Дворецкий был достаточно вышколен, чтобы выражать свое отношение к происходящему, это было бы в высшей степени делом немыслимым, но, когда он пошел вперед, его спина выразительно свидетельствовала о том, что лично он не одобряет действий Орелии. Молодым леди, гостящим в Райд Хаузе, не полагается отдавать приказания и ухаживать за больными вроде мистера Руперта. Тому надлежит сейчас быть в Оксфорде, усердно и прилежно постигая основы и глубины науки, а не досаждать его сиятельству своим непредустановленным появлением, да к тому же еще в возмутительно непотребном виде. Да, мисс Орелия нарушает незыблемые правила…

Пройдя через холл и увидев дверь библиотеки, она поблагодарила дворецкого и сказала, что извещать его сиятельство о ее приходе нет необходимости, так что дворецкому оставалось лишь распахнуть перед нею дверь и молча удалиться, что он и сделал, опустив глаза и плотно сжав губы. Изо всех сил стараясь преодолеть робость и тревожные опасения, Орелия тихо вошла.

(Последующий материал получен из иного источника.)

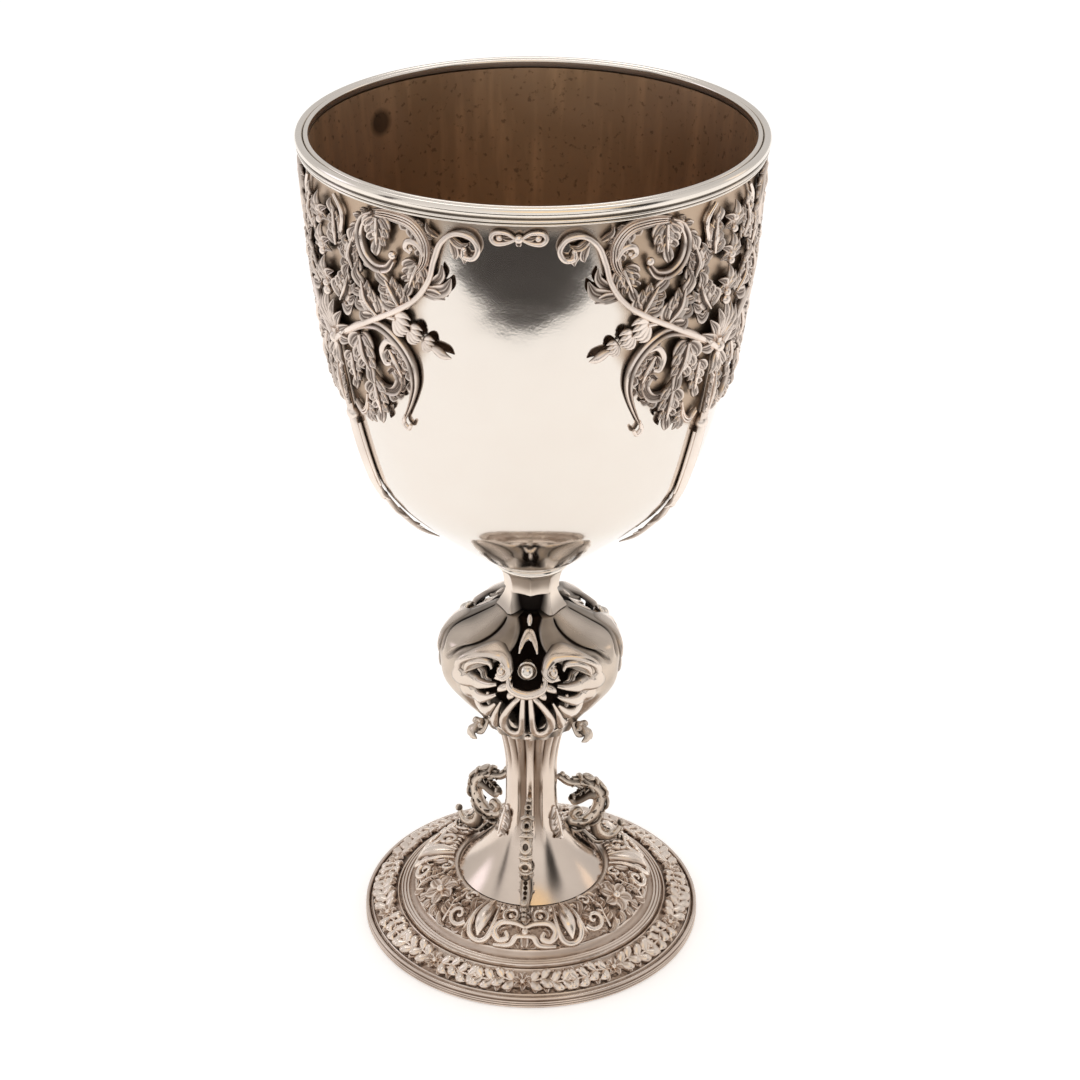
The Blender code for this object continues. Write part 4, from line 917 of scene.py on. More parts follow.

Три больших французских окна — по сути двери, ибо начинались они от самого пола и были выше человеческого роста — вели прямо в сад. Вдоль стен библиотеки, с пола до потолка, тянулись книжные полки. Посередине стоял большой письменный стол, за которым сидел маркиз и что-то писал. В превосходном сером сюртуке из тонкого сукна и брюках палевого цвета он выглядел чрезвычайно элегантным. Белоснежный галстук был завязан искусными пышными складками, а высокие ботинки, начищенные смесью ваксы с шампанским, ярко блестели в свете солнечных лучей. Удивленно подняв брови, он оторвал взгляд от бумаг, но, увидев на пороге Орелию, медленно встал.